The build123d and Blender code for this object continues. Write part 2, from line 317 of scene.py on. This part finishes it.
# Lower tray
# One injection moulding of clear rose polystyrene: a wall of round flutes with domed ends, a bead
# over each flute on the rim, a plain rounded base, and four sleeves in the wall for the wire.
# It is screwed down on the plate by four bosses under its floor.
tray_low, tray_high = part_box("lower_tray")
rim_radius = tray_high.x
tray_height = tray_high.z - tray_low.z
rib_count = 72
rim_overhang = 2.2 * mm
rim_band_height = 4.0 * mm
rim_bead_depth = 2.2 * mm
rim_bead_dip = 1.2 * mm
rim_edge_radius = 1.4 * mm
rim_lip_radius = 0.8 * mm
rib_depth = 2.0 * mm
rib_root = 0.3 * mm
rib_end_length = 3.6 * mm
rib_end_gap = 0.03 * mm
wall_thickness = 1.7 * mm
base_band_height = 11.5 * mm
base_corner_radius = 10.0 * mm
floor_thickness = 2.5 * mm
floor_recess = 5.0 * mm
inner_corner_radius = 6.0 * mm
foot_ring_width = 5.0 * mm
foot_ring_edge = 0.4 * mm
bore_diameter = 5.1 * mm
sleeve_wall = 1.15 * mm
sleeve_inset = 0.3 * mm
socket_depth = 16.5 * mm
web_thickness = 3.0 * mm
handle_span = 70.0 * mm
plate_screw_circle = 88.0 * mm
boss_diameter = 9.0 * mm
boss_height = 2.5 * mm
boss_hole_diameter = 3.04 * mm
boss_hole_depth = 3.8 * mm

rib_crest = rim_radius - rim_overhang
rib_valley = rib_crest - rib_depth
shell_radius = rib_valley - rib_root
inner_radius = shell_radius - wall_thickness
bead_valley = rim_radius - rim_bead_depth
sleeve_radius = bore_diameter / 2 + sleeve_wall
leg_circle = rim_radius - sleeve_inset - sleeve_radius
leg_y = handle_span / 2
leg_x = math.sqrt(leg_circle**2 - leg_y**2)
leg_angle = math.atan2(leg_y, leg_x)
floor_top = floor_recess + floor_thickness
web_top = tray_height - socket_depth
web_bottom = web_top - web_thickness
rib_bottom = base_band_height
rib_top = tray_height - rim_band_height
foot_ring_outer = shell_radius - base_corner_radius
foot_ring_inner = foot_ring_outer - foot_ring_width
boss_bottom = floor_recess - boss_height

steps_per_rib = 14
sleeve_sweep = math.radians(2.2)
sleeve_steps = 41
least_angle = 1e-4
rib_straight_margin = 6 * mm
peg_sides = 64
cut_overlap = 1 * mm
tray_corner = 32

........

→ **Work to be completed**:
Extract each line from the listing above, please, and repeat it exactly.

→ **Solution for this task**:
The build123d and Blender code for this object continues. Write part 2, from line 317 of scene.py on. This part finishes it.
# Lower tray
# One injection moulding of clear rose polystyrene: a wall of round flutes with domed ends, a bead
# over each flute on the rim, a plain rounded base, and four sleeves in the wall for the wire.
# It is screwed down on the plate by four bosses under its floor.
tray_low, tray_high = part_box("lower_tray")
rim_radius = tray_high.x
tray_height = tray_high.z - tray_low.z
rib_count = 72
rim_overhang = 2.2 * mm
rim_band_height = 4.0 * mm
rim_bead_depth = 2.2 * mm
rim_bead_dip = 1.2 * mm
rim_edge_radius = 1.4 * mm
rim_lip_radius = 0.8 * mm
rib_depth = 2.0 * mm
rib_root = 0.3 * mm
rib_end_length = 3.6 * mm
rib_end_gap = 0.03 * mm
wall_thickness = 1.7 * mm
base_band_height = 11.5 * mm
base_corner_radius = 10.0 * mm
floor_thickness = 2.5 * mm
floor_recess = 5.0 * mm
inner_corner_radius = 6.0 * mm
foot_ring_width = 5.0 * mm
foot_ring_edge = 0.4 * mm
bore_diameter = 5.1 * mm
sleeve_wall = 1.15 * mm
sleeve_inset = 0.3 * mm
socket_depth = 16.5 * mm
web_thickness = 3.0 * mm
handle_span = 70.0 * mm
plate_screw_circle = 88.0 * mm
boss_diameter = 9.0 * mm
boss_height = 2.5 * mm
boss_hole_diameter = 3.04 * mm
boss_hole_depth = 3.8 * mm

rib_crest = rim_radius - rim_overhang
rib_valley = rib_crest - rib_depth
shell_radius = rib_valley - rib_root
inner_radius = shell_radius - wall_thickness
bead_valley = rim_radius - rim_bead_depth
sleeve_radius = bore_diameter / 2 + sleeve_wall
leg_circle = rim_radius - sleeve_inset - sleeve_radius
leg_y = handle_span / 2
leg_x = math.sqrt(leg_circle**2 - leg_y**2)
leg_angle = math.atan2(leg_y, leg_x)
floor_top = floor_recess + floor_thickness
web_top = tray_height - socket_depth
web_bottom = web_top - web_thickness
rib_bottom = base_band_height
rib_top = tray_height - rim_band_height
foot_ring_outer = shell_radius - base_corner_radius
foot_ring_inner = foot_ring_outer - foot_ring_width
boss_bottom = floor_recess - boss_height

steps_per_rib = 14
sleeve_sweep = math.radians(2.2)
sleeve_steps = 41
least_angle = 1e-4
rib_straight_margin = 6 * mm
peg_sides = 64
cut_overlap = 1 * mm
tray_corner = 32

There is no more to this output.